- The request
Scan the lines below for the string "joints" and copy every one that has it.
— Begin —
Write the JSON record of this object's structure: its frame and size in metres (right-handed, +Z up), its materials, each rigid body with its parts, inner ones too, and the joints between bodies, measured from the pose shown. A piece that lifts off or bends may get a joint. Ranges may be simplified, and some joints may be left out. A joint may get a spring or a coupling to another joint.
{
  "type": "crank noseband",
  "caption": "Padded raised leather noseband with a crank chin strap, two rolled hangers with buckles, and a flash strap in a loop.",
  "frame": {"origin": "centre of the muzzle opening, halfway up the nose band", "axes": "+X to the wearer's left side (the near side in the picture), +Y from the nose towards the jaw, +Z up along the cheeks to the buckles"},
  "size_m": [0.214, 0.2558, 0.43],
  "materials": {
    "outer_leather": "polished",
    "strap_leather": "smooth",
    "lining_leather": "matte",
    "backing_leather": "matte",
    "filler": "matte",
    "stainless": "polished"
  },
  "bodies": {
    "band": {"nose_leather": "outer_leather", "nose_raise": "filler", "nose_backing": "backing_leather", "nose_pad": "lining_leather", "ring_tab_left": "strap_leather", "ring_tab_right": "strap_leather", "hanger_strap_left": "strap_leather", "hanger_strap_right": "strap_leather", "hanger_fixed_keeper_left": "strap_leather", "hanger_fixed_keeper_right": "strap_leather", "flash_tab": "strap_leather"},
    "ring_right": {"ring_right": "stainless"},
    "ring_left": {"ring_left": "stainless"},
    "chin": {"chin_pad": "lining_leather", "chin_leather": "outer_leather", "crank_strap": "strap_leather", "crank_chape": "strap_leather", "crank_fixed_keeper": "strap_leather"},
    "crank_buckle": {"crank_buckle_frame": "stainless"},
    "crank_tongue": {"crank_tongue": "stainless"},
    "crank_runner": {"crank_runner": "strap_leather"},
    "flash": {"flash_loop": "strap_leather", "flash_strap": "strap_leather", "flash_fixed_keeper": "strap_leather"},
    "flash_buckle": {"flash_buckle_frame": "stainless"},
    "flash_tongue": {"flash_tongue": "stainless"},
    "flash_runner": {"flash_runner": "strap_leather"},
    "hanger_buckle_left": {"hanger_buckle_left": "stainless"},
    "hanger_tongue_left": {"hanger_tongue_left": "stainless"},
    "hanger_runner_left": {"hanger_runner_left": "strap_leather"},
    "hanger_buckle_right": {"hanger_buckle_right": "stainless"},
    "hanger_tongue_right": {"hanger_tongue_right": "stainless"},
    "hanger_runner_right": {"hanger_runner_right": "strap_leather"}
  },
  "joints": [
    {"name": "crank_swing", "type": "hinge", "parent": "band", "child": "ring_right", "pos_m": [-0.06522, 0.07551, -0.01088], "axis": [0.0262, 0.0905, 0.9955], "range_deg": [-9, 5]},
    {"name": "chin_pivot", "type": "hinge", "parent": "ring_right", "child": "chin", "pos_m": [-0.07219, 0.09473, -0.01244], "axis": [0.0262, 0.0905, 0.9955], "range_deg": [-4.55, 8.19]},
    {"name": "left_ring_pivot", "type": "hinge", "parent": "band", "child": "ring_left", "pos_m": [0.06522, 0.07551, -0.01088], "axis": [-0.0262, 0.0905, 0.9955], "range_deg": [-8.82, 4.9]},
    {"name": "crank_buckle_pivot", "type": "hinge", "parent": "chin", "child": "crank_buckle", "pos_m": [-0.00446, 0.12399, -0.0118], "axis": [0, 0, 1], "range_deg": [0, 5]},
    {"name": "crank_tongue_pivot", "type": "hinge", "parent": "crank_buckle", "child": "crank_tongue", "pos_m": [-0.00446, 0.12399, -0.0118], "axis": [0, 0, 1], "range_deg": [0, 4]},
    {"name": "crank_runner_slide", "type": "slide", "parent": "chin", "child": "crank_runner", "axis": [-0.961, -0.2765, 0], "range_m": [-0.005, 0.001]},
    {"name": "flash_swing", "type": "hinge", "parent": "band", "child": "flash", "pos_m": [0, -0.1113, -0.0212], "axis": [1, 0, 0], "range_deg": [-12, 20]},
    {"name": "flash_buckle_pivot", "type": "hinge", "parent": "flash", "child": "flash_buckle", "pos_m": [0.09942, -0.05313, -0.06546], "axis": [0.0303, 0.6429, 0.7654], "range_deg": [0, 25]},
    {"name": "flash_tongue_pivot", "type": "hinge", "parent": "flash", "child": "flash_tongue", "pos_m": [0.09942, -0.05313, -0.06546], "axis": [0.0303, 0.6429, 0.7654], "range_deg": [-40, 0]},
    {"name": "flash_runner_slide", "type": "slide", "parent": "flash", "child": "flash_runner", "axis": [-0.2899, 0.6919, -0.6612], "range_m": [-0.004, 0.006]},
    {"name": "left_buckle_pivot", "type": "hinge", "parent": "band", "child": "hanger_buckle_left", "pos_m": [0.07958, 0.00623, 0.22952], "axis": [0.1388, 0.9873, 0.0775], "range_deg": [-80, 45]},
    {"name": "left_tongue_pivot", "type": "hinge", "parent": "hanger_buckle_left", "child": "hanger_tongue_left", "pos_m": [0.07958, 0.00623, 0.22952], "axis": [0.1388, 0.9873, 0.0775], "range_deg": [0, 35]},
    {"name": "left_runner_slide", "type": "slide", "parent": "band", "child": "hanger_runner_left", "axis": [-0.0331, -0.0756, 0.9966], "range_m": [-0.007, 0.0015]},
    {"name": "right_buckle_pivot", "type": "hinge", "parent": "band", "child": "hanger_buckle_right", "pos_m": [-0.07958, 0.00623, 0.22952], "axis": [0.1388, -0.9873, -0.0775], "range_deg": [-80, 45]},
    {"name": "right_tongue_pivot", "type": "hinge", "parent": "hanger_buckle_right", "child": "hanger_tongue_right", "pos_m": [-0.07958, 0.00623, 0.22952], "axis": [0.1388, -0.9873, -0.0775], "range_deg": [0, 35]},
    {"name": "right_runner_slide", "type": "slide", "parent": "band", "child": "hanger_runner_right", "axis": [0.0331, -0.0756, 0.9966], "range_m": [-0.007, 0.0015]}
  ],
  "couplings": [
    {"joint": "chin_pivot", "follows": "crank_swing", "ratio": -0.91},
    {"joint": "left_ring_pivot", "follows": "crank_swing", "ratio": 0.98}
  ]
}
— End —
- Exercise result
Write the JSON record of this object's structure: its frame and size in metres (right-handed, +Z up), its materials, each rigid body with its parts, inner ones too, and the joints between bodies, measured from the pose shown. A piece that lifts off or bends may get a joint. Ranges may be simplified, and some joints may be left out. A joint may get a spring or a coupling to another joint.
  "joints": [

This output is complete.